Durante la reconstrucción del crimen de José Gabriel, Rocha fue visto entre el gentío que llenaba las dunas de la playa de Ostende. También fue al velorio, y hasta algunos de sus ex compañeros dijeron que se mostró compungido al acercarse al féretro y tocar la cabeza con mano trémula. Se sabe que compró un ejemplar del diario Clarín y leyó la crónica de los hechos. Luego recortó la noticia y se la guardó.

Los vecinos y ex compañeros que declararon ante la policía coincidieron: poco antes del hecho, habían visto pasar a José Gabriel junto a Rocha. Adrián Rocha fue detenido el 5 de diciembre en su casa de Ezeiza.


El proceso a Adrián Rocha se prolongó por dos años, durante los cuales Rocha fue recluido en el penal de Olmos. Los psiquiatras forenses concurrían para examinar al reo y comprobar como era aquel ser al cual la prensa lo calificaba de asesino rielero. Muchos llegaron hasta a pedir que fuese condenado a muerte, pero no puede aplicarse por no estar disponible en el Código Penal Argentino y por hallarse prohibida por la misma Constitución Nacional.

Rocha fue procesado por tres homicidios – Alberto Muratore, Franco Aragón y José Gabriel Olivera Listorti – y once agresiones. ¿Cometió otros crímenes? El proceso nunca lo esclareció. Se dijo con insistencia que Rocha había matado a otros ferroviarios más, por ejemplo, un playero de Llavallol, de la empresa Ferrosur, quién nunca apareció ni vivo ni muerto, a pesar de haber contado el crimen a un tercero.
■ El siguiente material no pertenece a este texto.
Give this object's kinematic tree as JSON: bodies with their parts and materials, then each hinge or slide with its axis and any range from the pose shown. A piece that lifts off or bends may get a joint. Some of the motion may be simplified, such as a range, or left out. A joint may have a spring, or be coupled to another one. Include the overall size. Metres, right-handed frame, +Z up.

También a Rodolfo Salinas, que sin embargo, no figura en el expediente penal.

Fue condenado en el año 2004 a la pena de reclusión perpétua. El juez lo envió a la prisión de Batán, en Mar del Plata. Allí solamente pasó un tiempo, hasta que un 4 de febrero del 2005, el mismo decidió poner punto final: clavó un puñal en el pecho. Muchos ferroviarios sintieron el alivio de saber que uno de sus ex compañeros, Adrián Rocha, había dejado de existir.